Microsoft filed its December 2025 quarterly report on January 28, 2026. The filing covers the period ending December 31, 2025, and it lands at a moment when the company's core investment thesis has narrowed to a single question: is Azure's AI-driven growth rate worth the capital being deployed to sustain it.
That question is not new. But the disclosure pattern in this 10-Q sharpens it.
The Risk Factor Shift Is the Most Telling Disclosure
Compared to the prior annual filing from July 2025, the December quarter 10-Q added eight new risk-factor candidates, removed eight, and materially changed two. That level of churn in Item 1A is not routine for a company of $MSFT's scale and disclosure maturity. Risk-factor sections at mega-cap companies tend to evolve slowly, with language carried forward quarter after quarter. Eight additions in a single quarterly comparison suggests the legal and finance teams are actively recalibrating how they describe competitive, regulatory, and capital-allocation risk around the AI buildout.
The two materially changed risk factors carry the most weight. Material changes to existing risk language, rather than additions of new boilerplate, indicate that something in the underlying business or regulatory environment shifted enough to require a substantive rewrite. Without the full text of those two changed factors, the precise nature of the shift requires a direct read of the filing at the SEC primary document. What the pattern tells you is that $MSFT's own counsel decided the prior language no longer adequately described the risk.
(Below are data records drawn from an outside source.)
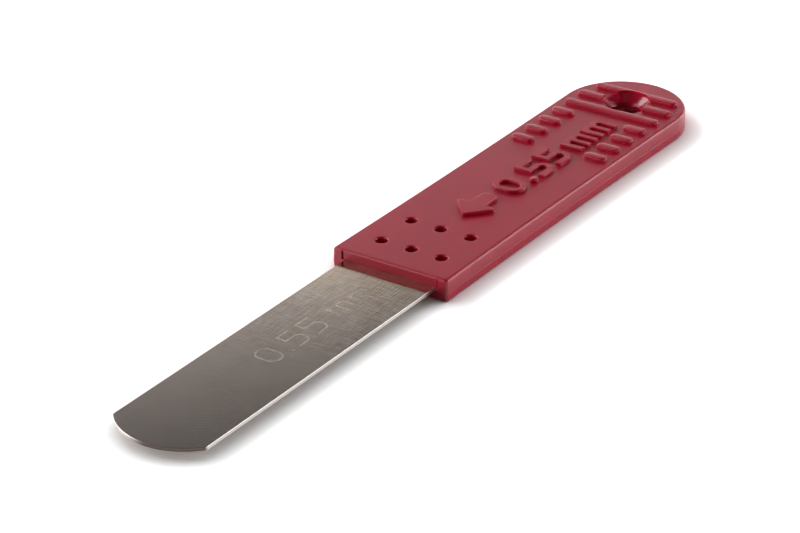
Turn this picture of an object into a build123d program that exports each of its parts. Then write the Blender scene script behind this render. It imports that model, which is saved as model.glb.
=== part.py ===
from build123d import *
from math import atan2, cos, sin, sqrt
import os

# Valve clearance gauge: a steel strip of known thickness with a plastic handle moulded round its tang.
# Frame: +X from the strip's tip to the handle's end, +Z up from the handle's flat underside, millimetres.

# Steel strip
blade_width = 15.0
blade_thickness = 0.55
blade_reach = 53.5
tip_bulge = 3.5
edge_break = 0.06
tang_length = 18.0
anchor_hole_radius = 1.5

# Handle
cheek_width = 2.0
handle_length = 70.5
handle_thickness = 3.4
side_hollow = 0.20
parting_height = 1.38
draft_angle = 2.0
edge_round = 0.25
corner_round = 0.40

# Fit between the plastic and the steel that it was moulded round
moulding_clearance = 0.01

# Front of the handle: the wall over the strip, with a narrow slot between it and each cheek
slot_from_strip = 0.20
slot_width = 0.30
slot_depth = 0.50
slot_below_face = 0.20
front_wall_setback = 0.12
front_wall_round = 0.20

# Marks of the pins that held the strip in the mould
pin_radius = 0.88
pin_mouth_break = 0.09
pin_first_row = 5.35
pin_row_pitch = 7.2
pin_rows = 2
pin_across_pitch = 4.96
pins_across = 3

# Hang hole
hang_hole_from_end = 8.4
hang_mouth_radius = 3.7
hang_throat_radius = 2.1
hang_throat_length = 1.2
hang_throat_blend = 0.9

# Grip ribs: raised bars across the handle, the last rows unbroken
rib_height = 0.50
rib_width = 1.55
rib_top_break = 0.30
rib_pitch = 3.66
rib_rows = 7
split_rib_rows = 4
last_rib_from_end = 5.2
rib_edge_margin = 1.5
split_rib_length = 3.65

# Places that follow from the sizes above
handle_width = blade_width + 2 * cheek_width
half_width = handle_width / 2
front_x = (blade_reach - handle_length) / 2
end_x = front_x + handle_length
tip_x = front_x - blade_reach
end_centre_x = end_x - half_width
blade_top = parting_height + blade_thickness
hang_x = end_x - hang_hole_from_end


def make_blade():
    """Flat strip with a shallow round tip, broken edges and two holes in its tang."""
    half = blade_width / 2
    corner_x = tip_x + tip_bulge
    back_x = front_x + tang_length
    tip = ThreePointArc((corner_x, half), (tip_x, 0), (corner_x, -half))
    sides = Polyline((corner_x, -half), (back_x, -half), (back_x, half), (corner_x, half))
    plan = Pos(0, 0, parting_height) * make_face([tip, sides])
    blade = extrude(plan, blade_thickness)
    flats = blade.faces().filter_by(Axis.Z)
    blade = chamfer(flats.edges(), edge_break)
    for place in anchor_places():
        blade -= place * Cylinder(anchor_hole_radius, 2 * handle_thickness)
    return blade


def anchor_places():
    x = front_x + pin_first_row + pin_row_pitch / 2
    return [Pos(x, side * pin_across_pitch / 2, 0) for side in (-1, 1)]


def tang_pocket():
    """The space in the handle that the tang fills; plastic stands through the tang's two holes."""
    length = tang_length + moulding_clearance
    width = blade_width + 2 * moulding_clearance
    thickness = blade_thickness + 2 * moulding_clearance
    outside = cheek_width
    pocket = Box(length + outside, width, thickness, align=(Align.MIN, Align.CENTER, Align.CENTER))
    pocket = Pos(front_x - outside, 0, parting_height + blade_thickness / 2) * pocket
    for place in anchor_places():
        pocket -= place * Cylinder(anchor_hole_radius - moulding_clearance, 2 * handle_thickness)
    return pocket


def handle_plan():
    """Hollow-sided plan with a full round end; each hollow side runs smoothly into the end's circle."""
    straight = end_centre_x - front_x
    waist = (straight**2 - 2 * half_width * side_hollow) / (2 * straight)
    hollow_radius = (waist**2 + side_hollow**2) / (2 * side_hollow)
    lean = atan2(half_width - side_hollow + hollow_radius, waist - straight)
    join_x = end_centre_x + half_width * cos(lean)
    join_y = half_width * sin(lean)
    waist_x = front_x + waist
    waist_y = half_width - side_hollow
    front = Line((front_x, half_width), (front_x, -half_width))
    near_side = ThreePointArc((front_x, -half_width), (waist_x, -waist_y), (join_x, -join_y))
    end = ThreePointArc((join_x, -join_y), (end_x, 0), (join_x, join_y))
    far_side = ThreePointArc((join_x, join_y), (waist_x, waist_y), (front_x, half_width))
    plan = make_face([front, near_side, end, far_side])
    return fillet(plan.vertices().group_by(Axis.X)[0], corner_round)


def moulded_body():
    """Two drafted halves that meet at the mould's parting line, where the handle is widest."""
    plan = Pos(0, 0, parting_height) * handle_plan()
    upper = extrude(plan, handle_thickness - parting_height, taper=draft_angle)
    lower = extrude(plan, parting_height, dir=(0, 0, -1), taper=draft_angle)
    body = upper + lower
    flats = body.faces().filter_by(Axis.Z)
    return fillet(flats.edges(), edge_round)


def grip_rib(x, y_low, y_high):
    """One raised bar with round ends, rooted in the body so that the two are one."""
    root = handle_thickness / 8
    plan = Pos(x, (y_low + y_high) / 2, handle_thickness - root) * SlotOverall(y_high - y_low, rib_width, 90)
    bar = extrude(plan, root + rib_height)
    return chamfer(bar.faces().sort_by(Axis.Z)[-1].edges(), rib_top_break)


def grip_ribs():
    ribs = []
    for row in range(rib_rows):
        x = end_x - last_rib_from_end - (rib_rows - 1 - row) * rib_pitch
        past_centre = max(0, x - end_centre_x)
        outer = sqrt(half_width**2 - past_centre**2) - rib_edge_margin
        inner = outer - split_rib_length
        if row < split_rib_rows:
            ribs += [grip_rib(x, inner, outer), grip_rib(x, -outer, -inner)]
        else:
            ribs.append(grip_rib(x, -outer, outer))
    return ribs


def hang_hole():
    """Hourglass hole: a short cylinder in the middle with a flare to each face, the turns blended."""
    middle = handle_thickness / 2
    throat = hang_throat_length / 2
    outside = 2 * rib_height
    outline = Polyline(
        (0, -outside),
        (hang_mouth_radius, -outside),
        (hang_mouth_radius, 0),
        (hang_throat_radius, middle - throat),
        (hang_throat_radius, middle + throat),
        (hang_mouth_radius, handle_thickness),
        (hang_mouth_radius, handle_thickness + outside),
        (0, handle_thickness + outside),
        close=True,
    )
    turns = outline.vertices().group_by(Axis.X)[1]
    profile = make_face(fillet(turns, hang_throat_blend))
    return Pos(hang_x, 0, 0) * revolve(Plane.XZ * profile, Axis.Z)


def pin_mark(depth):
    """A hole of the given depth below z = 0, with its mouth's edge broken."""
    outline = Polyline(
        (0, 0),
        (pin_radius + pin_mouth_break, 0),
        (pin_radius, -pin_mouth_break),
        (pin_radius, -depth),
        (0, -depth),
        close=True,
    )
    return revolve(Plane.XZ * make_face(outline), Axis.Z)


def pin_marks():
    """The mould's pins left blind holes in both faces, each down to the strip."""
    from_above = Pos(0, 0, handle_thickness) * pin_mark(handle_thickness - blade_top)
    from_below = mirror(pin_mark(parting_height), Plane.XY)
    middle_row = front_x + pin_first_row + (pin_rows - 1) * pin_row_pitch / 2
    places = Pos(middle_row, 0, 0) * GridLocations(pin_row_pitch, pin_across_pitch, pin_rows, pins_across)
    return [place * mark for place in places for mark in (from_above, from_below)]


def front_relief():
    """Sets the wall over the strip back from the cheeks and cuts the slots; the wall's edges are rounded."""
    wall_y = blade_width / 2 + slot_from_strip
    slot_y = wall_y + slot_width
    wall_x = front_x + front_wall_setback
    slot_x = front_x + slot_depth
    outside_x = front_x - cheek_width
    one_side = [(slot_x, slot_y), (slot_x, wall_y), (wall_x, wall_y)]
    other_side = [(x, -y) for x, y in reversed(one_side)]
    outline = Polyline((outside_x, slot_y), *one_side, *other_side, (outside_x, -slot_y), close=True)
    wall_edges = outline.vertices().group_by(Axis.X)[1]
    plan = make_face(fillet(wall_edges, front_wall_round))
    slots = extrude(Pos(0, 0, blade_top) * plan, handle_thickness - slot_below_face - blade_top)
    step = Box(wall_x - outside_x, 2 * slot_y, handle_thickness, align=(Align.MAX, Align.CENTER, Align.MIN))
    return slots + Pos(wall_x, 0, blade_top) * step


def make_handle():
    handle = moulded_body() + grip_ribs()
    handle -= hang_hole()
    handle -= pin_marks()
    handle -= front_relief()
    handle -= tang_pocket()
    return handle


os.makedirs("parts", exist_ok=True)
export_step(make_blade(), "parts/blade.step")
export_step(make_handle(), "parts/handle.step")
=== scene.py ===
from math import asin, atan2, cos, pi, radians, sin, sqrt, tan

import bmesh
import bpy
from mathutils import Matrix, Vector


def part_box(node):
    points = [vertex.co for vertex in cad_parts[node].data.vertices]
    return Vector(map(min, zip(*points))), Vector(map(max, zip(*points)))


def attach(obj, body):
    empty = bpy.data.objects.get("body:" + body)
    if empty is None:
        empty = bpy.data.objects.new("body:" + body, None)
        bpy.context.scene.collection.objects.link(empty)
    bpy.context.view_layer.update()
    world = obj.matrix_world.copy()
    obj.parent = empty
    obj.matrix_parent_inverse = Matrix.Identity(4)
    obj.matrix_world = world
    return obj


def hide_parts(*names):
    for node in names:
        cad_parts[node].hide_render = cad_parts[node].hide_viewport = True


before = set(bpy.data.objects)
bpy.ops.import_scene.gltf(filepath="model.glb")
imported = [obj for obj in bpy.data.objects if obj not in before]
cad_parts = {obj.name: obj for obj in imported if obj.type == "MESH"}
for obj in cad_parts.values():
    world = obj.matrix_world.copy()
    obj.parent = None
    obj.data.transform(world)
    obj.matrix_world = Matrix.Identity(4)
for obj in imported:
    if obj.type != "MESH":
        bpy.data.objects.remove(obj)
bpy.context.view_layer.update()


# Handle: one moulding of dark red plastic, formed round the strip's tang in a two-part mould.
# Its plan is hollow at the sides with a full round end; both halves draw away from the parting line,
# and their rims are rounded. Shapes are in millimetres until the finished mesh is scaled to metres.
MM = 0.001
front_x, half_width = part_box("handle")[0].x / MM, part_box("handle")[1].y / MM
end_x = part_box("handle")[1].x / MM
strip_half_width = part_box("blade")[1].y / MM
parting_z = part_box("blade")[0].z / MM
strip_top_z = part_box("blade")[1].z / MM
face_z = 3.4
side_hollow = 0.20
draft = radians(2)
rim_round = 0.42
rim_segments = 7
side_steps, end_steps = 32, 72
front_margin = 0.2
level_tolerance, centre_tolerance = 1e-4, 1e-5
flat_normal = 0.9
end_centre_x = end_x - half_width


def handle_outline(shape):
    """The plan at the parting line: each side is a shallow hollow arc that runs into the round end."""
    straight = end_centre_x - front_x
    waist = (straight**2 - 2 * half_width * side_hollow) / (2 * straight)
    hollow_radius = (waist**2 + side_hollow**2) / (2 * side_hollow)
    hollow_y = half_width - side_hollow + hollow_radius
    lean = atan2(hollow_y, waist - straight) - pi / 2
    sweep = atan2(waist, hollow_y - half_width) + lean
    turns = (((front_x + waist, -hollow_y), -sweep, side_steps),
             ((end_centre_x, 0), pi + 2 * lean, end_steps),
             ((front_x + waist, hollow_y), -sweep, side_steps))
    start = last = shape.verts.new((front_x, -half_width, parting_z))
    for (x, y), angle, steps in turns:
        arc = bmesh.ops.spin(shape, geom=[last], cent=(x, y, parting_z), axis=(0, 0, 1),
                             angle=angle, steps=steps)
        last = arc["geom_last"][0]
    shape.edges.new((last, start))
    return bmesh.ops.contextual_create(shape, geom=shape.edges[:])["faces"][0]


def rim_edges(shape, z):
    """Edges of the flat face at height z that turn down its side."""
    level = [e for e in shape.edges if all(abs(v.co.z - z) < level_tolerance for v in e.verts)]
    return [e for e in level if any(abs(f.normal.z) < flat_normal for f in e.link_faces)]


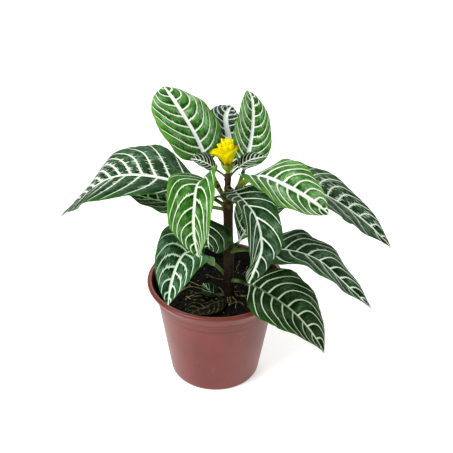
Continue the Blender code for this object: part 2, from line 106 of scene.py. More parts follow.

Azure and AI Capital Spending Set the Analytical Frame
$MSFT sits in Sawse's mega-cap software and cloud platform category, where the research case turns on Azure growth rates, operating margin trajectory, AI infrastructure investment, and how the company allocates capital between organic buildout and shareholder returns. The December quarter is the second full quarter of fiscal year 2026, and it arrives after a period when investor patience with AI capital expenditure has been tested across the hyperscaler peer group.
The Filing Risk Score for $MSFT sits at 100, the ceiling, driven by the density and recency of material filings. That reading reflects disclosure intensity, not financial distress. A company generating $MSFT's cash flow does not face existential filing risk. What the elevated signal captures is that the pace and substance of $MSFT's disclosures have been unusually active, which for a quarterly report means the filing itself contains more moving parts than a typical maintenance quarter.
Event Momentum also sits at the ceiling, consistent with the volume of material events tied to the AI infrastructure cycle and the quarterly cadence of Azure-linked disclosures.
The Price Chart Tells a Different Story Than the Business Narrative
$MSFT's price context as of May 20 shows a stock that is down about 11% year to date and roughly 12% over the prior six months, sitting below its 200-day moving average while trading above its 20-day and 50-day averages. The 52-week high of $555.45 was set on July 31, 2025. The 52-week low of $356.28 was set on March 30, 2026, 51 days before the price context snapshot.
The short-term trend is up. The long-term trend is down. That split is the market's live verdict on whether the AI capital spending story has turned a corner or is still working through a credibility gap.
The gap between the July 2025 high and the current level is roughly 24%. For a company with $MSFT's earnings power and balance sheet, that kind of drawdown from a recent high is not a distress signal. It is a valuation reset. The market priced in an AI growth acceleration that has not yet shown up cleanly in reported numbers, and the stock has been correcting toward a level where the growth implied by the price is more defensible.
Insider Activity Is Quiet
$MSFT's Insider Activity Signal sits at 49, just below the neutral 50 baseline. That reading reflects routine or low-intensity Form 4 activity, consistent with a large-cap company where most insider transactions run through pre-planned trading programs. There is no cluster of discretionary open-market purchases or concentrated sales in the recent tape that would change the read on management conviction. For a filing-focused article, the quiet insider signal is a data point, not a story.
What the Next Quarter Needs to Resolve
The March 2026 quarter 10-Q will be the more important filing. It will show whether Azure's growth rate accelerated, held, or compressed further as AI workloads scaled. It will also show whether the capital expenditure line continued to climb or whether $MSFT began to moderate the buildout in response to investor pressure. The risk-factor changes in the December filing set up a comparison: if the March filing adds more new risk language around AI competition or regulatory scrutiny, the disclosure pattern is telling you the company sees the environment getting harder, not easier.
The price recovery off the March low is real but narrow. $MSFT has gained roughly 6% over the past three months through May 20, but it remains well below the 200-day moving average. A sustained move back through that level would require the Azure growth narrative to land with hard numbers, not just forward guidance.
Research only. Not investment advice.